WRITTEN PROBLEM: Reproduce only the lines of the material below that start at the line containing "const group = new THREE.Group();" and stop at the line containing "Vector(map(max, high, point))". Keep both end lines.

AVAILABLE DATA:
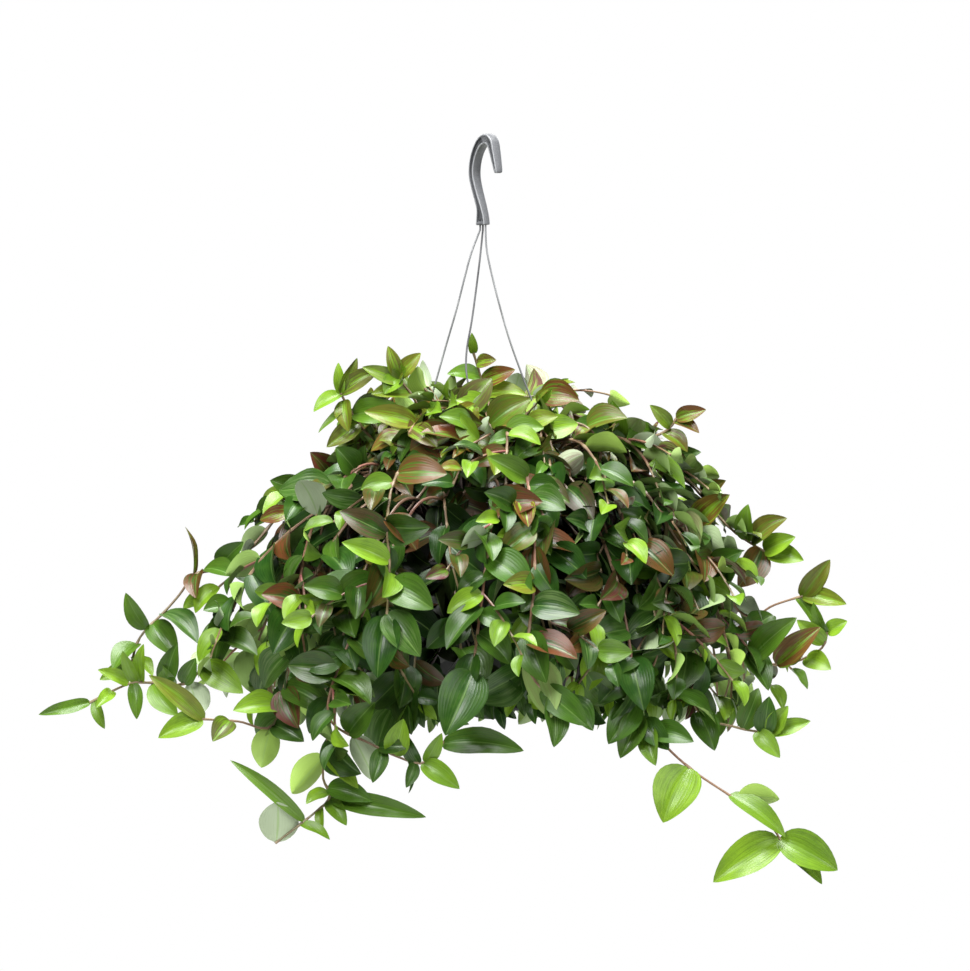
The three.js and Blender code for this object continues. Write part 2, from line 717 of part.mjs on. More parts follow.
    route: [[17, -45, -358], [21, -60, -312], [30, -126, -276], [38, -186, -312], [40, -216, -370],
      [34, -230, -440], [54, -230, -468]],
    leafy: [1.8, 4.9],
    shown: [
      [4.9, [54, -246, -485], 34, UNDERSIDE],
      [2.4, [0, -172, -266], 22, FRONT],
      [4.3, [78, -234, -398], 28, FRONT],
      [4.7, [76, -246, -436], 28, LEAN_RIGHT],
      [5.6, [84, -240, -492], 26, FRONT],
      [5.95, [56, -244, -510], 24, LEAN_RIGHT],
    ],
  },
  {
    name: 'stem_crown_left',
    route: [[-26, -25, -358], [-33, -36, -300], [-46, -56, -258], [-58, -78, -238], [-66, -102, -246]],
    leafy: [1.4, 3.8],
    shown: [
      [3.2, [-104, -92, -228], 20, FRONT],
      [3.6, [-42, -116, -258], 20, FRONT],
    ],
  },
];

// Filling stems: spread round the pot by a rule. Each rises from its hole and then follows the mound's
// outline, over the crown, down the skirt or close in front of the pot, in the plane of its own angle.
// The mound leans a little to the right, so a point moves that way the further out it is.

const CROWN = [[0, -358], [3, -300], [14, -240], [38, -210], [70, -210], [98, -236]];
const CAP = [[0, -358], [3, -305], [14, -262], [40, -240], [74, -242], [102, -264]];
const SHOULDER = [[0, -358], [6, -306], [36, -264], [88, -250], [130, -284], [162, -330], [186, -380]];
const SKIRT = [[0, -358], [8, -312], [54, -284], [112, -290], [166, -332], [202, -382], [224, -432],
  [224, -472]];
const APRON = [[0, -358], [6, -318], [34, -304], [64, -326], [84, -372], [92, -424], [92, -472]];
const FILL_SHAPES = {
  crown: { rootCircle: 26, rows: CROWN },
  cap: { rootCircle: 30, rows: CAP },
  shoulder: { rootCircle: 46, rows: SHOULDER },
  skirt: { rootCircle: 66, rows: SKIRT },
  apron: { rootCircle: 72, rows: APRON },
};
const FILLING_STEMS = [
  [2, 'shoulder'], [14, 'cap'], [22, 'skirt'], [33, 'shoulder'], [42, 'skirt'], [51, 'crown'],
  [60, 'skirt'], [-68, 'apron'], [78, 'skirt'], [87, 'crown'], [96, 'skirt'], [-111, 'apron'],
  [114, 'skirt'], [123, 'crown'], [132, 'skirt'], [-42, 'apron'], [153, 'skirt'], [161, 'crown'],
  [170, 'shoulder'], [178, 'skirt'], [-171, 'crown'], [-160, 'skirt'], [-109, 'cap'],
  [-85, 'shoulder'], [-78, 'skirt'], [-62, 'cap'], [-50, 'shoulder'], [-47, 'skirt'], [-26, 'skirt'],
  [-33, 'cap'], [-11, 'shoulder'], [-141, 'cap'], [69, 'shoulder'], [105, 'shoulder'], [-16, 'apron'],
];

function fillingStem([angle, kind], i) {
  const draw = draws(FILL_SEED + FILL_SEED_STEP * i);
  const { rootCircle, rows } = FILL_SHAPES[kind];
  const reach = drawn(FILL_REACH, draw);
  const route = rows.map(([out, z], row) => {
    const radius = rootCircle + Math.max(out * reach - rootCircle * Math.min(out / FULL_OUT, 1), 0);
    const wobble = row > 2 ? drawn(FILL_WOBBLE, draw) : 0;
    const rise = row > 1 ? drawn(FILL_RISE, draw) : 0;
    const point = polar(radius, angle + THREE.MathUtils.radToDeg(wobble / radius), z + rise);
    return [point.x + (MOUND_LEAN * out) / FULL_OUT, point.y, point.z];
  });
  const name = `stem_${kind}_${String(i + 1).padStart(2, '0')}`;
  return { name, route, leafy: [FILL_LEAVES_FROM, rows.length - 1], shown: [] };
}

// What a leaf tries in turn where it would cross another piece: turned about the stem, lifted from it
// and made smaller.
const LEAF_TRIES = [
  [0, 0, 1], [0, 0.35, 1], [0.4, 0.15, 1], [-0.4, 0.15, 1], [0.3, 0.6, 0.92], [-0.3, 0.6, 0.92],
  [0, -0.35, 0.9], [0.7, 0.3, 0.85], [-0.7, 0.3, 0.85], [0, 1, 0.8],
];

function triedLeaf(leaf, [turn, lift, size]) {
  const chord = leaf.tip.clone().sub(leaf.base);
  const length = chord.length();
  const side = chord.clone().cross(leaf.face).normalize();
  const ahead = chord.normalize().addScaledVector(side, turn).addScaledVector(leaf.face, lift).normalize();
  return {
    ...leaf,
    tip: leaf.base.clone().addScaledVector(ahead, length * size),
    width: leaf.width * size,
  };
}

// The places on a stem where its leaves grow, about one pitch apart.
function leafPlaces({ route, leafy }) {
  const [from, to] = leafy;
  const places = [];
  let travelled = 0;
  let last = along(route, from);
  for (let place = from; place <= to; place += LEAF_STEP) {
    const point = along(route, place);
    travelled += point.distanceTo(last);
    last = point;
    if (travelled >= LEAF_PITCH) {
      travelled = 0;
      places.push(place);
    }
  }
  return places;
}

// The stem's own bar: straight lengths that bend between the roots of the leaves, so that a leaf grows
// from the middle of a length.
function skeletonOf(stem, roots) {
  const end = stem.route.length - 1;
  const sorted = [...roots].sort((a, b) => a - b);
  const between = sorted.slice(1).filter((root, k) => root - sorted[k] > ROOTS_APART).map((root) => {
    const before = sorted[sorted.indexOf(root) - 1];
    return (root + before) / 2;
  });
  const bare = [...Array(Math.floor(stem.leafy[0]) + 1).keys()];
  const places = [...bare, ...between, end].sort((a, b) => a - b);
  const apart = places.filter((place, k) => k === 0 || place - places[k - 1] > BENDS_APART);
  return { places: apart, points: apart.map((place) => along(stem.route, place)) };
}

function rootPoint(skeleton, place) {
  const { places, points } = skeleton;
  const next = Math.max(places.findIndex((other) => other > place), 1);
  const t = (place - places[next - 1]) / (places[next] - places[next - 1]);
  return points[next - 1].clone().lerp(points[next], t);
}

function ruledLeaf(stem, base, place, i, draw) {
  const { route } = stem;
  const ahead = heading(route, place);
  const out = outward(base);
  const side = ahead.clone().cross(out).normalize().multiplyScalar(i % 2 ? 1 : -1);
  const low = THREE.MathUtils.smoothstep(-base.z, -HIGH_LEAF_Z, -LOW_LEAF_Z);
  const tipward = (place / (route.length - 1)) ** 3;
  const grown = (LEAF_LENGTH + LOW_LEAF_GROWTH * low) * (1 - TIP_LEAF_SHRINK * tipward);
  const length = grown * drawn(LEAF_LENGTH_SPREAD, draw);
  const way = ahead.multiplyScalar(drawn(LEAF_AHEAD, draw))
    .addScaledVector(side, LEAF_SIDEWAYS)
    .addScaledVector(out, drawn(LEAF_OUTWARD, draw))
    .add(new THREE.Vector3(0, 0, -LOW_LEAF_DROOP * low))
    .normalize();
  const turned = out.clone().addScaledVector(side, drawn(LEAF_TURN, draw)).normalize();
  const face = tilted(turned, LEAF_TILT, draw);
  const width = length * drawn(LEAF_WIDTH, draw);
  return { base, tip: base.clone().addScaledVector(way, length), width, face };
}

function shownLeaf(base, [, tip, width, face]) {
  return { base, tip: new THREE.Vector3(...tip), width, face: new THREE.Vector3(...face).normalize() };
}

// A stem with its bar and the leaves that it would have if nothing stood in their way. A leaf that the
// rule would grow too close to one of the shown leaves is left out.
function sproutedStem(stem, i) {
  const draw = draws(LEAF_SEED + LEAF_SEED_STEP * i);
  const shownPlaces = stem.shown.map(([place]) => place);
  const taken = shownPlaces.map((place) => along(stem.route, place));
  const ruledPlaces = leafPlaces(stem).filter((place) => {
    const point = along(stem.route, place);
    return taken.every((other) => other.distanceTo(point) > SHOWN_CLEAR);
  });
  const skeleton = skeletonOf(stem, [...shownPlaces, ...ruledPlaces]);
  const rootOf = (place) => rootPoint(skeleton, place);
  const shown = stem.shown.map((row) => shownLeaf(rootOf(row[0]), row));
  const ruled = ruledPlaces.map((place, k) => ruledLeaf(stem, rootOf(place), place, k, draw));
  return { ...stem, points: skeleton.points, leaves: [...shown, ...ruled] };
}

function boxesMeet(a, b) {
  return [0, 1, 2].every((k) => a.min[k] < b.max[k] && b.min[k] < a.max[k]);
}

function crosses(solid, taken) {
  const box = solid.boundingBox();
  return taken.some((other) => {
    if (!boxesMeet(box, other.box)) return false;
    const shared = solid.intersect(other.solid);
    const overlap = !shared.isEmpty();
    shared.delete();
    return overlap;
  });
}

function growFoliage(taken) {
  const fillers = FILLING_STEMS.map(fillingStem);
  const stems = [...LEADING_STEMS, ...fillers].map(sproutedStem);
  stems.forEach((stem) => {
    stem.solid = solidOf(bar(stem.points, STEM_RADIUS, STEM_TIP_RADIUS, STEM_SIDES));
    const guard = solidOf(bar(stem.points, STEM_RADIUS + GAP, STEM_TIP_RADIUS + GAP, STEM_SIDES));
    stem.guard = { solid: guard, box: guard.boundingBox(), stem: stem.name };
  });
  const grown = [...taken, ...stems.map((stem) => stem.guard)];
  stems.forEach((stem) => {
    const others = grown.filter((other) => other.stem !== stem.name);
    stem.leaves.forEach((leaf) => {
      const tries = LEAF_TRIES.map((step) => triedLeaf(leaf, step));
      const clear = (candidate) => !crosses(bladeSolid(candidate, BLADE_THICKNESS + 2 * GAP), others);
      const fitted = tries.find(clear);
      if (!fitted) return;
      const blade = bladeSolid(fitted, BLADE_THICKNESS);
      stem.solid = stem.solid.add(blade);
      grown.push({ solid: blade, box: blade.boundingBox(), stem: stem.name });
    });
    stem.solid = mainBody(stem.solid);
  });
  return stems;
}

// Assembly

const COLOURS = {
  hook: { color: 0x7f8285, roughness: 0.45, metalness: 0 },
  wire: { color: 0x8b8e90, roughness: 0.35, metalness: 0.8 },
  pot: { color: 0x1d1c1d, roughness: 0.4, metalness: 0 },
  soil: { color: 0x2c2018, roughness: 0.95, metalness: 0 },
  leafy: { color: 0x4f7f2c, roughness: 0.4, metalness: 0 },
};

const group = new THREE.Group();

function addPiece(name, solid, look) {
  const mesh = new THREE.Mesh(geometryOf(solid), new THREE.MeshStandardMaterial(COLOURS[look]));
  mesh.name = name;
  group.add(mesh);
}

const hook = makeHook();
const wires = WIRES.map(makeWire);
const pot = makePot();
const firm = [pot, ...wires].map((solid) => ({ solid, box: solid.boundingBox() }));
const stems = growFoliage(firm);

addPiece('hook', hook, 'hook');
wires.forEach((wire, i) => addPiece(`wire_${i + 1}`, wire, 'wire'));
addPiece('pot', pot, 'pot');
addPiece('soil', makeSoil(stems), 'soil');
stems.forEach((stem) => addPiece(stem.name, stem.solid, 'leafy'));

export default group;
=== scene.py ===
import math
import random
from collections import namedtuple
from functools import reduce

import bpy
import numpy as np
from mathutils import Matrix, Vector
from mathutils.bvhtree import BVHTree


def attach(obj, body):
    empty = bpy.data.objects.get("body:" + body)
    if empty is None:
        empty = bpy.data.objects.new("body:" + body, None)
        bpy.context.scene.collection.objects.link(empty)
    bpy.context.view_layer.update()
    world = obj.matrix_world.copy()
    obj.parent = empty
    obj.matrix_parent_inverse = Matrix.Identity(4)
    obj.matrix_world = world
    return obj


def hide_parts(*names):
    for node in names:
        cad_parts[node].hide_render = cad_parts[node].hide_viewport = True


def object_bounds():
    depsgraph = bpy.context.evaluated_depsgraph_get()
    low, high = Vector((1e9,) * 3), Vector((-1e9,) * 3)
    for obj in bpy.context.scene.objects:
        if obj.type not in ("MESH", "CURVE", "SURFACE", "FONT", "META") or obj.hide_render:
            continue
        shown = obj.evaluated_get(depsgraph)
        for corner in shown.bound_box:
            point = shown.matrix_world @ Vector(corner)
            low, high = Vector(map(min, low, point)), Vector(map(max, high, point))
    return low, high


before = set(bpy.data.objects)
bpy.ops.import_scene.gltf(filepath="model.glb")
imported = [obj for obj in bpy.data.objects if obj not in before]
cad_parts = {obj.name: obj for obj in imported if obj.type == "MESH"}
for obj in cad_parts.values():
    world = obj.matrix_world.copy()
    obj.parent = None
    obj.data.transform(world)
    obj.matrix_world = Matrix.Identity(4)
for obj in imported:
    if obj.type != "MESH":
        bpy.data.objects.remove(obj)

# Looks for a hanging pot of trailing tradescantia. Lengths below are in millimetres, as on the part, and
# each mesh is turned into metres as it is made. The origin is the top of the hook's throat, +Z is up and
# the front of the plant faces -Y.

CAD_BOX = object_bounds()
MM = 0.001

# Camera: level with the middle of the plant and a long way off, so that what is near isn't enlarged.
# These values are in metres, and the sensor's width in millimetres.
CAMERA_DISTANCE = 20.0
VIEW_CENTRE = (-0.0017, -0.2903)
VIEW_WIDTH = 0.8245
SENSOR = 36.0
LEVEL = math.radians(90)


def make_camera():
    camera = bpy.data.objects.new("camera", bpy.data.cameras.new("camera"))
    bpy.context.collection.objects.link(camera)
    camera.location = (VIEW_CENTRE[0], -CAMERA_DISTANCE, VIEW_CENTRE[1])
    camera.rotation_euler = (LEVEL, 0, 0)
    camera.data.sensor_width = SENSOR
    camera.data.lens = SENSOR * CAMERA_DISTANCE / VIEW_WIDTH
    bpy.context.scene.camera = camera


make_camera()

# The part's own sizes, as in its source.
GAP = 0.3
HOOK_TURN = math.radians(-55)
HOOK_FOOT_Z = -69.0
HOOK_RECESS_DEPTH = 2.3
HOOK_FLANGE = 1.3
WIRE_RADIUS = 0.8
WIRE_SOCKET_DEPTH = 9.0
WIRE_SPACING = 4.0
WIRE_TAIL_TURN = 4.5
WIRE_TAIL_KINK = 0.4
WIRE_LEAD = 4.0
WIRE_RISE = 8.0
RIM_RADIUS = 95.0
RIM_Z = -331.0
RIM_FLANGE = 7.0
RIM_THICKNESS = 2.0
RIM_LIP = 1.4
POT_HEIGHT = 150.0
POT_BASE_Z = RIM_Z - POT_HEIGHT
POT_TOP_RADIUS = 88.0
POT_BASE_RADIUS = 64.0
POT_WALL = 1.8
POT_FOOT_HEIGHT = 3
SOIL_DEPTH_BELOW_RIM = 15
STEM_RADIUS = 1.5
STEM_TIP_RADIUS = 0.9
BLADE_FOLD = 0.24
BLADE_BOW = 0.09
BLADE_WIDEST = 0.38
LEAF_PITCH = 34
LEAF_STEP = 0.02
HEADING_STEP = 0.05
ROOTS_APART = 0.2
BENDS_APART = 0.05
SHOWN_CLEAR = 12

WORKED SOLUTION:
const group = new THREE.Group();

function addPiece(name, solid, look) {
  const mesh = new THREE.Mesh(geometryOf(solid), new THREE.MeshStandardMaterial(COLOURS[look]));
  mesh.name = name;
  group.add(mesh);
}

const hook = makeHook();
const wires = WIRES.map(makeWire);
const pot = makePot();
const firm = [pot, ...wires].map((solid) => ({ solid, box: solid.boundingBox() }));
const stems = growFoliage(firm);

addPiece('hook', hook, 'hook');
wires.forEach((wire, i) => addPiece(`wire_${i + 1}`, wire, 'wire'));
addPiece('pot', pot, 'pot');
addPiece('soil', makeSoil(stems), 'soil');
stems.forEach((stem) => addPiece(stem.name, stem.solid, 'leafy'));

export default group;
=== scene.py ===
import math
import random
from collections import namedtuple
from functools import reduce

import bpy
import numpy as np
from mathutils import Matrix, Vector
from mathutils.bvhtree import BVHTree


def attach(obj, body):
    empty = bpy.data.objects.get("body:" + body)
    if empty is None:
        empty = bpy.data.objects.new("body:" + body, None)
        bpy.context.scene.collection.objects.link(empty)
    bpy.context.view_layer.update()
    world = obj.matrix_world.copy()
    obj.parent = empty
    obj.matrix_parent_inverse = Matrix.Identity(4)
    obj.matrix_world = world
    return obj


def hide_parts(*names):
    for node in names:
        cad_parts[node].hide_render = cad_parts[node].hide_viewport = True


def object_bounds():
    depsgraph = bpy.context.evaluated_depsgraph_get()
    low, high = Vector((1e9,) * 3), Vector((-1e9,) * 3)
    for obj in bpy.context.scene.objects:
        if obj.type not in ("MESH", "CURVE", "SURFACE", "FONT", "META") or obj.hide_render:
            continue
        shown = obj.evaluated_get(depsgraph)
        for corner in shown.bound_box:
            point = shown.matrix_world @ Vector(corner)
            low, high = Vector(map(min, low, point)), Vector(map(max, high, point))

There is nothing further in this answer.